What'll you have?
11 January 2010
I had a wonderful time this weekend, reading the book Counter Culture: The American Coffee Shop Waitress, by Candacy A. Taylor.
It's a slim but meaty book featuring interviews with waitress "lifers"--waitresses the author sought out who have made working in coffee shops and diners their life's work. In between the interviews the author offers historical and sociological tidbits about the waiting life, including chapters on tricks of the trade, regular customers, and tips. It's also beautifully illustrated, with multiple photographs.*
I enjoyed the interviews and the different women** the author spoke to, particularly as I have a bit of history with the career myself (although I was one of the part-timers just doing the job for cash that these old-timers scoff at as mere flashes in the pan). But I was particularly amused by author's history of how women came to be the staffers of choice for diners during World War II. She cites a 1941 article from The Diner magazine, which lists the reasons why women make superior diner staff:
"1. Women will work for less pay. 2. Women won't stay out late drinking and call in sick the next day. 3. Women belong around food. 4. Women will work harder than men. 5. Women are always happy. 6. Women are more efficient workers. 7. Women are more honest than men--they don't steal. 8. Women can talk and work at the same time. 9. Women clean diners better than men. 10. Women are cleaner than men. 11. The customers like women better. 12. Customers don't swear in front of women." (pg. 18.)

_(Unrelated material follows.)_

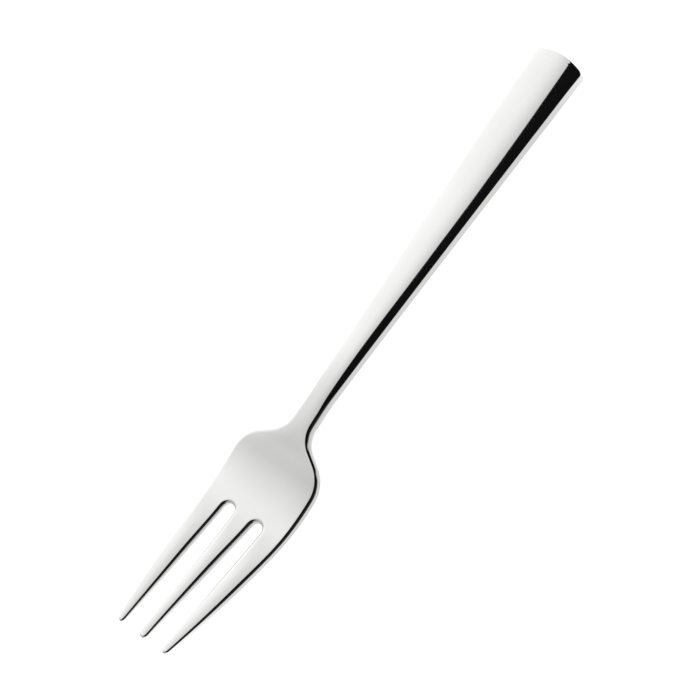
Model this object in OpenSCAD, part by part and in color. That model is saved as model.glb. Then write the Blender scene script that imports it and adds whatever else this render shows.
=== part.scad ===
// Pastry fork with three tines, stamped and drawn from one piece of steel.
// It lies as on a table: X runs from the points of the tines (-X) to the end of the
// handle (+X), Y runs across it and Z = 0 is the table.

/* [Length] */
// Overall length, from the points of the tines to the end of the handle
fork_l = 155; // [130:1:190]
// Length of the tines, from their points to the round roots of the slots
tine_l = 34.2; // [28:0.1:40]
// Length of the palm, from the roots of the slots to the start of the shoulders
palm_l = 10.5; // [7:0.1:14]

/* [Width] */
// Width across the points of the outer tines
points_w = 14.7; // [13:0.1:16]
// Width of the head at its widest place
head_w = 23.8; // [19:0.1:28]
// Width from which the handle's taper starts at the neck, without the flares beside it
neck_w = 5.2; // [4.5:0.1:7]
// Width of the handle at its end
handle_w = 13.4; // [9:0.1:18]

/* [Tines and slots] */
// Width of each outer tine at its point
outer_point_w = 1.7; // [1:0.1:2.4]
// Width of the middle tine at its point
middle_point_w = 2.2; // [1.4:0.1:3]
// Width of the middle tine at its root
middle_root_w = 5.3; // [4:0.1:6.4]
// Width of each slot at its root
slot_w = 2.9; // [2:0.1:3.4]
// Length over which the points of the tines are rounded off
point_r = 1.4; // [0.6:0.1:2]

/* [Shoulders and neck] */
// Outer radius of each shoulder
shoulder_r = 7.5; // [4:0.1:9]
// Inner radius between each shoulder and the neck
neck_r = 6; // [4:0.1:9]
// Flare that each side of the neck still has where that radius ends
neck_flare = 0.4; // [0:0.05:0.8]
// Length over which the flare runs out into the handle's taper
neck_flare_run = 7; // [3:0.5:12]
// Steepest slope of the shoulders, in degrees to the length
shoulder_angle = 57; // [40:1:65]

/* [Thickness] */
// Thickness of the tines at their points
point_t = 1.45; // [1.1:0.05:1.8]
// Thickness of the head
head_t = 1.65; // [1.4:0.05:2.4]
// Thickness where the neck meets the straight handle
neck_t = 2.15; // [1.8:0.05:2.8]
// Thickness of the handle's edges at its end
end_t = 2.65; // [1.8:0.05:3.2]
// Height of the crown above the handle's edges, at its end
crown_h = 1.35; // [0.7:0.05:1.6]
// Height of the crown above the handle's edges, where the handle begins
neck_crown_h = 0.65; // [0.3:0.05:0.9]
// Length over which that crown grows, from the shoulders on
crown_run = 19; // [12:1:30]
// Height of the crown on each tine, at its root end
tine_crown_h = 0.3; // [0:0.05:0.5]

/* [Side profile] */
// Angle at which the tines rise from the table, in degrees
tine_angle = 12.2; // [6:0.1:18]
// Angle at which the neck rises from the table, in degrees
neck_angle = 13.3; // [8:0.1:18]
// Distance from the roots of the slots to the middle of the belly's bend
belly_l = 4.2; // [2:0.1:6]
// Length of the bend under the belly of the head
belly_run = 18; // [10:1:22]
// Length of the bend between the neck and the handle
neck_run = 15; // [8:1:18]

/* [Edges] */
// Radius of the top edges on the palm and the shoulders
edge_r = 0.9; // [0.5:0.05:1]
// Length over which the top edges narrow into the crease, from the neck on
edge_run = 11; // [6:1:20]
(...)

Now, I don't know that I agree with much of that list, but I was charmed by numbers 4,6, and 8. It took me back to my own restaurant days.
This is a great book. Although I'm just glad it was published by someone (in this case, the Cornell University Press), this is the sort of book that should be published by a mainstream trade publisher, and which should become a bestseller. If there were any justice in the world, anyway, that's the way it would be.
*Why aren't all adult nonfiction books illustrated? It would be so much more interesting.
**The frank nature of the interviews reminded me, in the best possible way, of the superlative title The Oxford Project.